**Data provided**
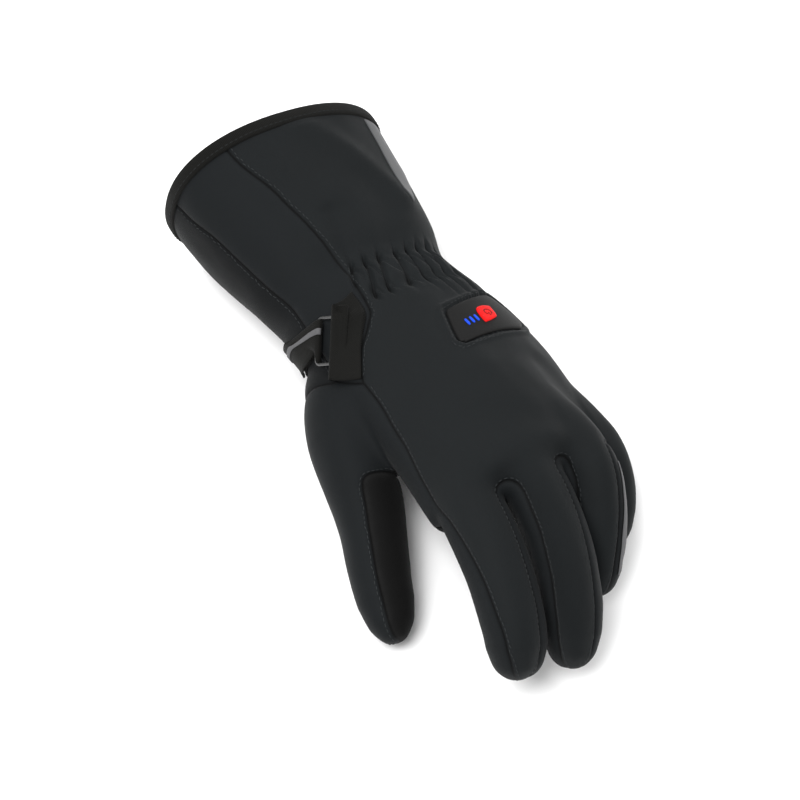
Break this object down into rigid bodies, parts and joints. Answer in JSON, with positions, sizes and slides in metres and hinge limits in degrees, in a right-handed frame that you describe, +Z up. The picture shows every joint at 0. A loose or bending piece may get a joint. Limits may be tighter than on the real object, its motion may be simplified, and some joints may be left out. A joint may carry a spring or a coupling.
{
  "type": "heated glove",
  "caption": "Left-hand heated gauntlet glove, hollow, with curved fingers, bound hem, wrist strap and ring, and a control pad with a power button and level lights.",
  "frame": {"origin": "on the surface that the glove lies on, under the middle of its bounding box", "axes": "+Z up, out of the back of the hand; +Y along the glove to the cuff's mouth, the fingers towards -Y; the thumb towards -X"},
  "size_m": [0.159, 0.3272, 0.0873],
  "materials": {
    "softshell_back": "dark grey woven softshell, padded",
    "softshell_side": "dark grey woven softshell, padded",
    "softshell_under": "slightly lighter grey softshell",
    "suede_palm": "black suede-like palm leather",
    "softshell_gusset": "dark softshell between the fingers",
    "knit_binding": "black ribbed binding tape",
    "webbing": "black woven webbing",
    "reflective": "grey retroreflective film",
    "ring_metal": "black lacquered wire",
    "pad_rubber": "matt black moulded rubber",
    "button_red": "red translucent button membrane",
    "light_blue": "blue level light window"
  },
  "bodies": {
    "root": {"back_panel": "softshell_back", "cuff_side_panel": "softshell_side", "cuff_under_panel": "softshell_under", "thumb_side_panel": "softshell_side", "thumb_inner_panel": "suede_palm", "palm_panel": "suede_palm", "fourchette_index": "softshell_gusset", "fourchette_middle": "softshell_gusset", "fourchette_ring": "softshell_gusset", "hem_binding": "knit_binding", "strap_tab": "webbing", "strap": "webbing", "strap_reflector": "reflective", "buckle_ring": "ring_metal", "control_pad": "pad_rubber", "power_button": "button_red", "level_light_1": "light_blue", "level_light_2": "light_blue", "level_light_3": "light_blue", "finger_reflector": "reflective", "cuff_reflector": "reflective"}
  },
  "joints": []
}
--
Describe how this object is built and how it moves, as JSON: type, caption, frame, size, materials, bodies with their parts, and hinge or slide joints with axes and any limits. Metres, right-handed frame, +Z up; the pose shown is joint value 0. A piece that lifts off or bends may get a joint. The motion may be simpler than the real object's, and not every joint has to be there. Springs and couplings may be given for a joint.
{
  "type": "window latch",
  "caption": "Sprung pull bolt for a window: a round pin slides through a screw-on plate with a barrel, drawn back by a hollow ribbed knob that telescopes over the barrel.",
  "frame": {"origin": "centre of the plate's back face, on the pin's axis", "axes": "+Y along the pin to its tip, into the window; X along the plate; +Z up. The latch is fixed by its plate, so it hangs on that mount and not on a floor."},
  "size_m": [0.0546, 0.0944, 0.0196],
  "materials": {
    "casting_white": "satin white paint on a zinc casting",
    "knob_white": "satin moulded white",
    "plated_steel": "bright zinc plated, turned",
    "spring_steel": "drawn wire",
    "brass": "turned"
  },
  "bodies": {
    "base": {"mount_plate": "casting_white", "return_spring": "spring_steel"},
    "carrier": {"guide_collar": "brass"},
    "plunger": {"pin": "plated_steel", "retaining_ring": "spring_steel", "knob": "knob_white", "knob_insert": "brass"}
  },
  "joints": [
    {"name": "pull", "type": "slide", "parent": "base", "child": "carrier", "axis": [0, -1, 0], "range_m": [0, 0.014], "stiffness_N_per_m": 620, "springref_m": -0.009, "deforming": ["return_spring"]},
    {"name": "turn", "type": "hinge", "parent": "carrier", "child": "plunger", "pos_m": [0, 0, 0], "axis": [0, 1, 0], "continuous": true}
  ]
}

**Short task**
In the material above, find the lines that contain "piece" and show them.

**Complete answer**
Break this object down into rigid bodies, parts and joints. Answer in JSON, with positions, sizes and slides in metres and hinge limits in degrees, in a right-handed frame that you describe, +Z up. The picture shows every joint at 0. A loose or bending piece may get a joint. Limits may be tighter than on the real object, its motion may be simplified, and some joints may be left out. A joint may carry a spring or a coupling.
Describe how this object is built and how it moves, as JSON: type, caption, frame, size, materials, bodies with their parts, and hinge or slide joints with axes and any limits. Metres, right-handed frame, +Z up; the pose shown is joint value 0. A piece that lifts off or bends may get a joint. The motion may be simpler than the real object's, and not every joint has to be there. Springs and couplings may be given for a joint.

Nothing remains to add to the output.